Gina- thanks for your advice. I have been struggling with feeling like I want to somehow ignore this pregnancy rather than celebrate it. As someone who has been through this and is on the other side, I appreciate your perspective. :)

Kirsten said...

I echo Gina's comments about enjoying the pregnancy. I wish I had spent more time making memories with my daughter in the womb. We took pictures of our feet in the water to mark her first trip in the water. I treasure those pictures now!

Once we knew there were problems, I remember that I hated to wear maternity clothes. And I hated taking my prenatal pill. Our situation was different, all the doctors told us our baby wouldn't make it. So, I got mad every time I took that pill because it reminded me that I was pregnant and I knew the pill couldn't fix the problem. All those feelings were normal and OK. I'm so thankful for the special times though - reading books to the baby, going to my favorite restaurant or store, sharing our lives with the baby.

You will be in my prayers. God is good. He still does miracles. He will provide you with comfort and strength. And most of all, the peace that passes all understanding.

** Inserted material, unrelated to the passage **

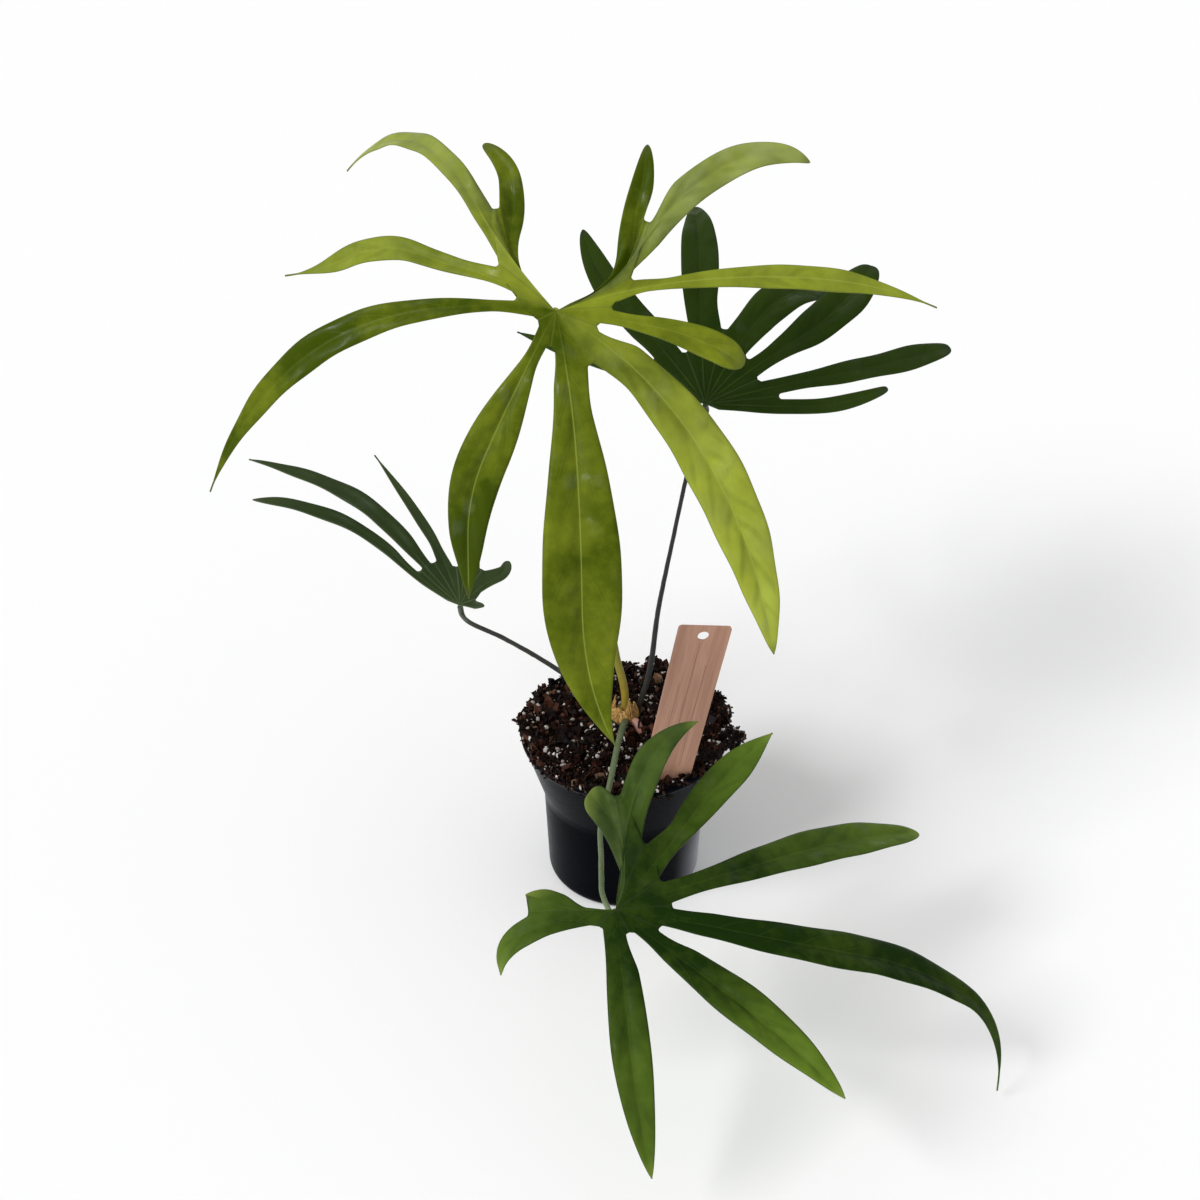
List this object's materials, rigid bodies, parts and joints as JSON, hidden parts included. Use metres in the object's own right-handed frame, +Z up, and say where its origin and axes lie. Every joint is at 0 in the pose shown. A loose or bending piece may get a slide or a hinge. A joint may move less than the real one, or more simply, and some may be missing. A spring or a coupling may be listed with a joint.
{
  "type": "potted anthurium pedatoradiatum",
  "caption": "Young potted aroid house plant with narrow, deeply finger-lobed leaves on slim stalks, in a round black nursery pot with a plain wooden label.",
  "frame": {"origin": "centre of the pot's base, on the surface that the pot stands on", "axes": "+Z up along the pot's axis; the front of the plant, with its lowest leaf, looks along -Y"},
  "size_m": [0.3674, 0.4298, 0.3779],
  "materials": {
    "pot_plastic": "satin black moulded plastic",
    "potting_mix": "moist bark, coir and perlite",
    "stem_bark": "rough greenish brown stem",
    "root_skin": "smooth pinkish root tip",
    "dry_sheath": "papery dry sheath",
    "young_petiole": "smooth olive stalk",
    "dark_petiole": "smooth dark stalk",
    "grey_petiole": "smooth grey-green stalk",
    "young_leaf": "satin yellow-green leaf",
    "dark_leaf": "satin dark green leaf",
    "mid_leaf": "satin mid green leaf",
    "label_wood": "fine sanded light wood with a printed rule"
  },
  "bodies": {
    "root": {"pot": "pot_plastic", "potting_mix": "potting_mix", "stem": "stem_bark", "aerial_root": "root_skin", "stem_sheath": "dry_sheath", "petiole_1": "young_petiole", "petiole_2": "dark_petiole", "petiole_3": "dark_petiole", "petiole_4": "grey_petiole", "blade_1": "young_leaf", "blade_2": "dark_leaf", "blade_3": "dark_leaf", "blade_4": "mid_leaf", "plant_label": "label_wood"}
  },
  "joints": []
}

I'm sorry you are experiencing this, it is so hard. Hold on. Hold on to Jesus. Hold on to your husband. Hold on to hope.

Jacksgramma said...

Dear Stacy- your outlook is awesome and right on the money! We love our children regardless of any limitations or imperfections. I know that God will never give you more than you can handle. The three of you are in my thoughts and prayers each day! God works miracles every day!
Love Aunt Robin

Anonymous said...

Stacy,

I finally got around to reading your blog, and I have no doubt that Mother's Day was hard for you. I too can identify with the jealous feelings you find yourself having, I had them often when Archie and I were trying to get pregnant.

When we found out that we had fertility issues, I was even more jealous of coworkers, etc, who had been able to conceive naturally without any help, and then at work, found myself angered when people who were substance abusers, had these perfectly healthy children (after the withdrawing was over), and yet some of our families who were intact and had so badly wanted a child had children who were so sick, or had anomalies. It just wasn't fair, and I wondered why were we the ones who were having problems.

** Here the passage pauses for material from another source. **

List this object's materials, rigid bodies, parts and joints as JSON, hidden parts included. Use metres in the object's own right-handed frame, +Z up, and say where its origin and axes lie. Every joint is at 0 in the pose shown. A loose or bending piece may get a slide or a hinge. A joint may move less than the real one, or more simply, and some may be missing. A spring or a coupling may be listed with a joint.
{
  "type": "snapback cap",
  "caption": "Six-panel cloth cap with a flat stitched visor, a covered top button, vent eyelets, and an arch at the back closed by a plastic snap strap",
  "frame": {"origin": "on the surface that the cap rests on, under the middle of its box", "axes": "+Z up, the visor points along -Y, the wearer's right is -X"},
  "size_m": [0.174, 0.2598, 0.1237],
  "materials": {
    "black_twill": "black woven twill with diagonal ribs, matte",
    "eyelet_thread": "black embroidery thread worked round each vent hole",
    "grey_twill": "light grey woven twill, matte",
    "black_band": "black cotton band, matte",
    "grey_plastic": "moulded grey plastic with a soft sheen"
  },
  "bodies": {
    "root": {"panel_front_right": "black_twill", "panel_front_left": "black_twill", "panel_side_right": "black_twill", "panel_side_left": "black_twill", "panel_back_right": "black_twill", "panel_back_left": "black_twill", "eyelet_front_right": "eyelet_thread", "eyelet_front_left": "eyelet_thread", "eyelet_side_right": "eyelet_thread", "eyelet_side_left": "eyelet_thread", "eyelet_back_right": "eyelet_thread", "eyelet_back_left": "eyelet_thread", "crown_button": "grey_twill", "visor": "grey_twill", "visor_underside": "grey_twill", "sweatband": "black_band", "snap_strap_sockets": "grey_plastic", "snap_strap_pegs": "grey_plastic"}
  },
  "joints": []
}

For some reason, God feels that you and Spencer will be able to handle this, and I'm sure you will, your faith is so strong. But it doesn't mean that you won't have normal human emotional feelings as well. I felt so guilty for feeling jealous because most of the people wanted and deserved their babies, but it was a feeling I couldn't help but have.

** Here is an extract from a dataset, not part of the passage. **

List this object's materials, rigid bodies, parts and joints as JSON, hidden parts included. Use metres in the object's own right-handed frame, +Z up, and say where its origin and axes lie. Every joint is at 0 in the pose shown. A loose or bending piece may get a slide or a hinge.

You will have your children, and you will love them to the bottom of your heart and more.

Amanda said that after her miscarriage it was hard to hear people complain about how hard it was to be a mother. It was hard for me too, because I just wanted the chance to be a mom and experience it, regardless of how hard. There are definitely hard times, but when I speak about things going on, I always follow it up with, I wouldn't have it any other way. It is not easy, but much as I am sure you also feel, it's just nice to be able to have the chance, and to experience everything that encompasses being a mother.

You will love your child with everything you have regardless of syndromes, appearances, or anything else. We will be here for you anytime if you need any help or have any questions. In the meantime, we'll continue to pray a miracle, and for God to support you and Spencer as you go through this journey.